I fully expect that Romney will win the New Hampshire primary as he has no real opposition there. The real question is who will win the Iowa Caucuses? Bachmann has faded, and Santorum and Gingrich have no money. The other real contender is Herman Cain, but he too has little money or organization, and I believe his signature economic plan will be discredited in the near future. So Perry could very well win the Iowa Caucuses as the only conservative left standing. My view is that Iowa is critical to Perry. Following Iowa is Nevada, and here is where Romney can use his money and his Mormon faith may well help him there. Still, I expect Perry to show strength and win delegates there, and he does have the endorsement of Nevada’s Governor, Brian Sandoval. The next two primaries are South Carolina and Florida. It is these two primaries that will make or break either Romney or Perry. Whoever wins both of these primaries will be the Republican nominee. If the vote is split here, then both Romney and Perry will slug it out for some time, with Perry being strong in the South and Romney having strength in the Northeast and the West.

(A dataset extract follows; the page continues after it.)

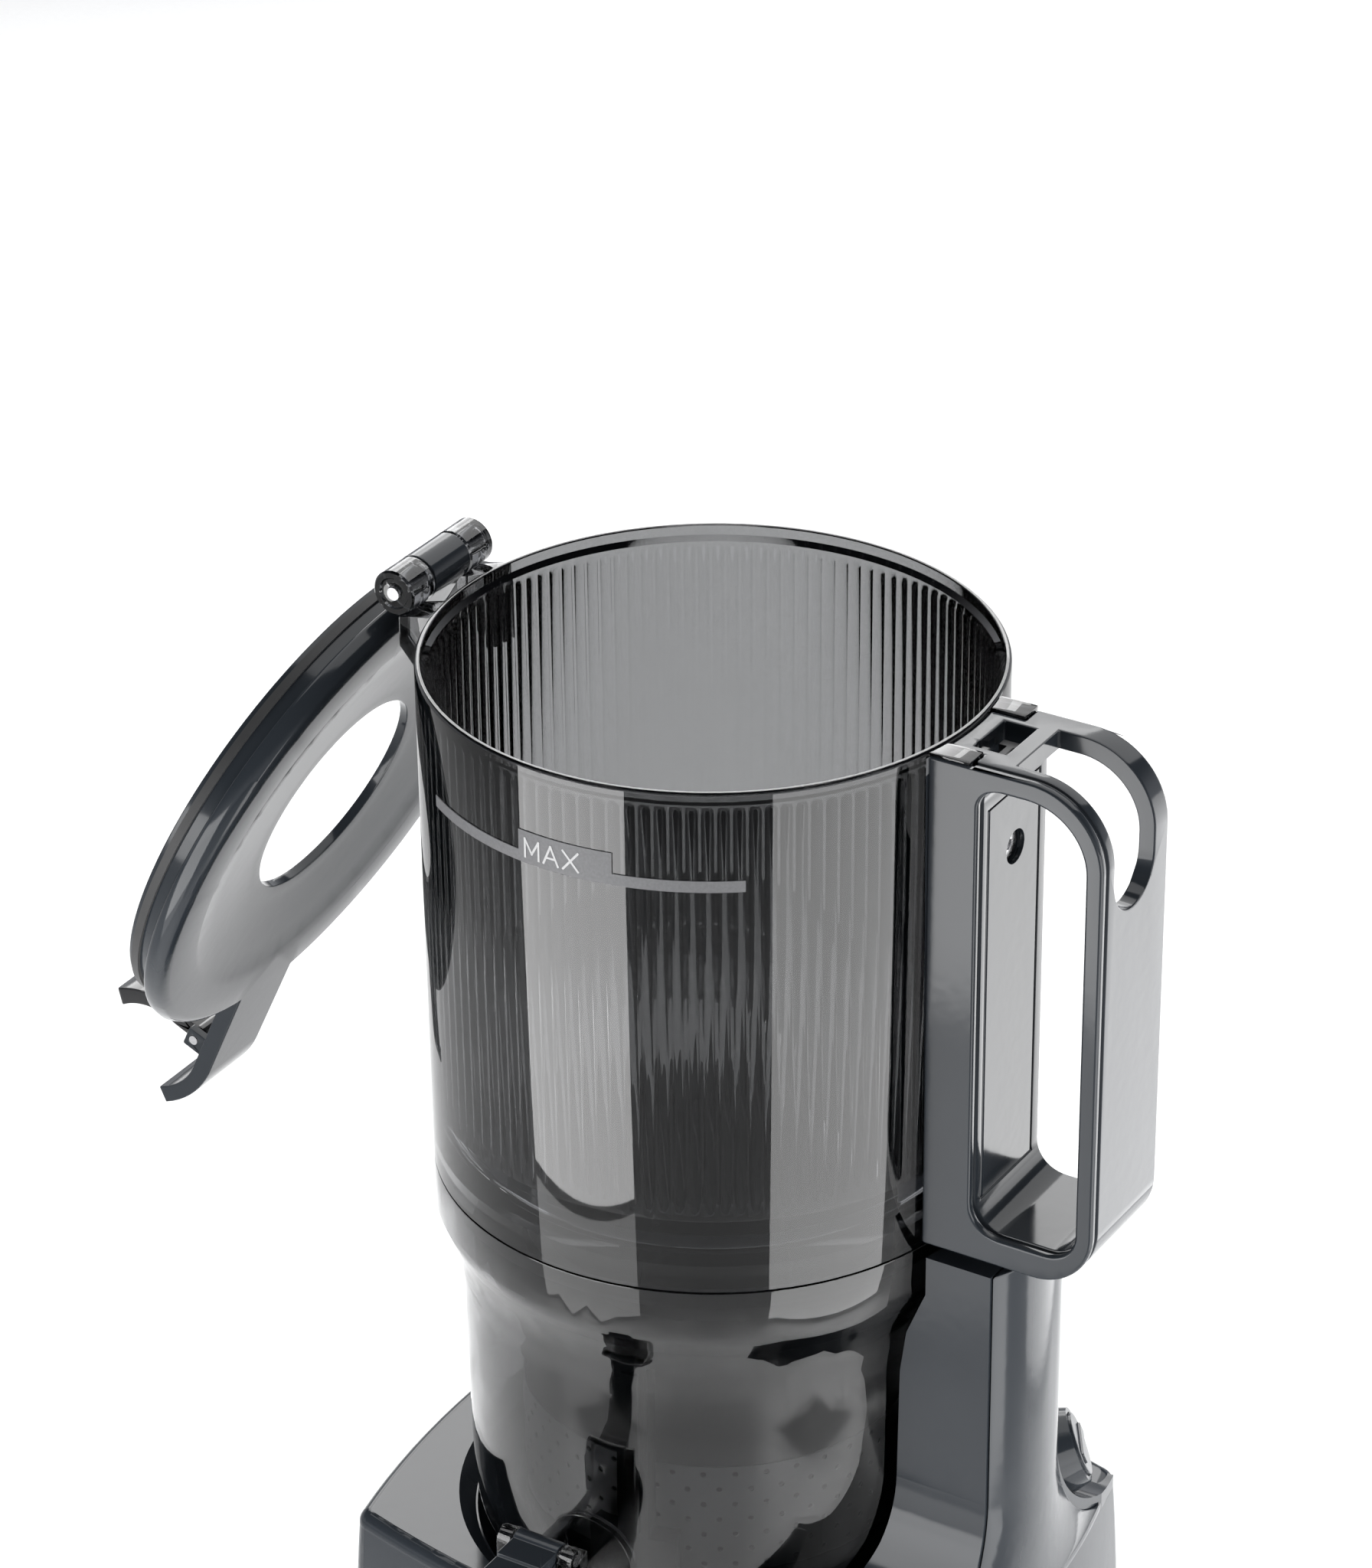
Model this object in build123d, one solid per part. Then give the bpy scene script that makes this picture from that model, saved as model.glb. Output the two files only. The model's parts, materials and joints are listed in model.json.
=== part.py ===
from build123d import *
import os
from math import acos, cos, degrees, pi, radians, sin, sqrt, tan

# Vertical slow juicer with a wide self-feeding hopper.
# Millimetres. +Z up. Origin on the hopper axis, at the level of the counter.
# +X runs to the handle and tower, -X to the lid hinge, -Y to the juice spout (front).

# ---- driving dimensions -------------------------------------------------
RIM_Z = 418.0              # top of the hopper rim above the counter
HOPPER_R = 72.5            # outside radius of the hopper at the rim
HOPPER_DRAFT = 0.8         # how much narrower the hopper is at its foot
HOPPER_H = 138.3           # rim to the seam with the bowl
CLEAR_WALL = 2.6           # wall of the clear mouldings
BOWL_R = HOPPER_R - 7.5    # outside radius of the bowl body
FLANGE_H = 13.0            # height of the bowl's top flange
DECK_Z = 172.0             # top of the base deck
DECK_EDGE_H = 4.0          # thickness of the deck at its edge
BASE_CX = 6.0              # middle of the base along X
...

None of this will happen for Perry if he can’t convince voters within the next two to three months that he can beat Obama. If Perry’s numbers against Obama are terrible, then all his money and organization will not help that much. However, if Perry and his campaign can begin to reset and show a real determination that they are serious about winning, then Perry’s candidacy can be revived.

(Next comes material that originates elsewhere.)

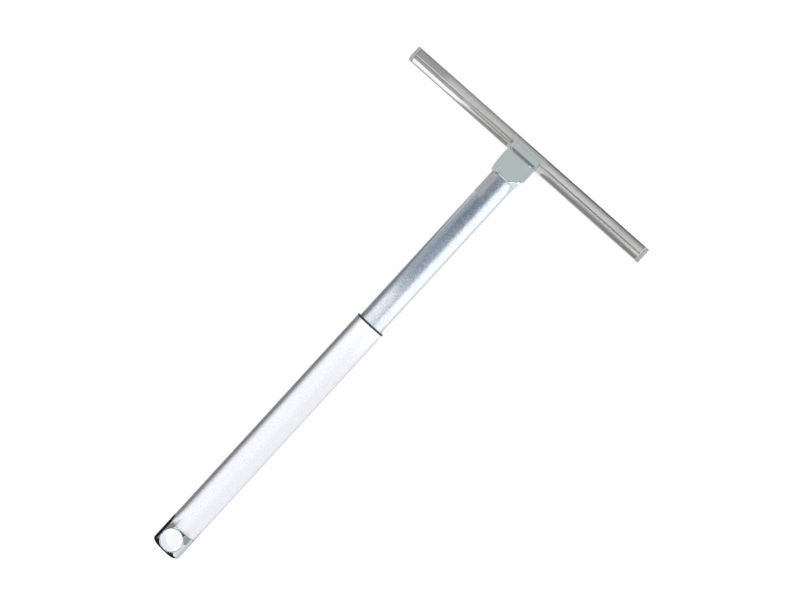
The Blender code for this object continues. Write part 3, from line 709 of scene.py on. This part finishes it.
def head_connector():
    """Chromed casting, cut to seat the tube, the channel and the jaw."""
    top_z = channel_top_z + SEAT
    far_y = channel_high.y + PAST
    foot_z = ground_z - PAST
    wide = head_half_width + PAST
    corners = [(head_end_y, foot_z, 0), (head_end_y, top_z, CHANNEL_FLANK + SEAT)]
    corners += [(far_y, top_z, 0), (far_y, foot_z, 0)]
    rabbet = prism("rabbet", rounded(corners), -wide, wide)
    socket_end = inner_high.y + SEAT
    socket = loft("socket", [oval(sleeve_bore, y) for y in (head_low.y - PAST, socket_end)])
    start = jaw_low.y - FIT
    half = (jaw_high.x - jaw_low.x) / 2 + FIT
    outline = [(start, foot_z), (start, channel_foot_z), (far_y, channel_foot_z), (far_y, foot_z)]
    recess = prism("recess", outline, -half, half)
    head = combine(head_body(), "UNION", head_lip())
    return combine(head, "DIFFERENCE", rabbet, socket, recess, screw_hole("head_screw"))


def head_jaw():
    """Wedge-nosed jaw in the head's back, which reaches under the channel."""
    foot_z, top_z = jaw_low.z - axis_z, jaw_high.z - axis_z
    corners = [
        (jaw_low.y, foot_z, JAW_ROUND),
        (jaw_low.y, top_z, JAW_ROUND),
        (jaw_high.y, top_z, JAW_ROUND),
        (jaw_high.y, top_z - JAW_NOSE, JAW_ROUND),
        (head_end_y, foot_z, JAW_ROUND),
    ]
    jaw = prism("chromed_jaw", rounded(corners, steps=6), jaw_low.x, jaw_high.x)
    soften(jaw, JAW_EDGE)
    return combine(jaw, "DIFFERENCE", screw_hole("jaw_screw_left"), screw_hole("jaw_screw_right"))


def channel_corners():
    """The channel's outside as (y, z, radius) corners: up its near wall, over its face and down again."""
    return [
        (channel_low.y, channel_foot_z, CHANNEL_UNDER_EDGE),
        (channel_low.y, channel_top_z, CHANNEL_FLANK),
        (channel_high.y, channel_top_z - CHANNEL_FALL, CHANNEL_FAR_EDGE),
        (channel_high.y, channel_foot_z, CHANNEL_UNDER_EDGE),
    ]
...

Of course, I may be completely wrong on this. I am simply trying to present a case here as to why the Republican nomination is not really locked up at this point, even if the liberal media would like to be able to proclaim that it is settled for Romney. The liberal media would like nothing better than to engineer the nomination of Mitt Romney, and then turn on him as viciously as they did with John McCain in 2008.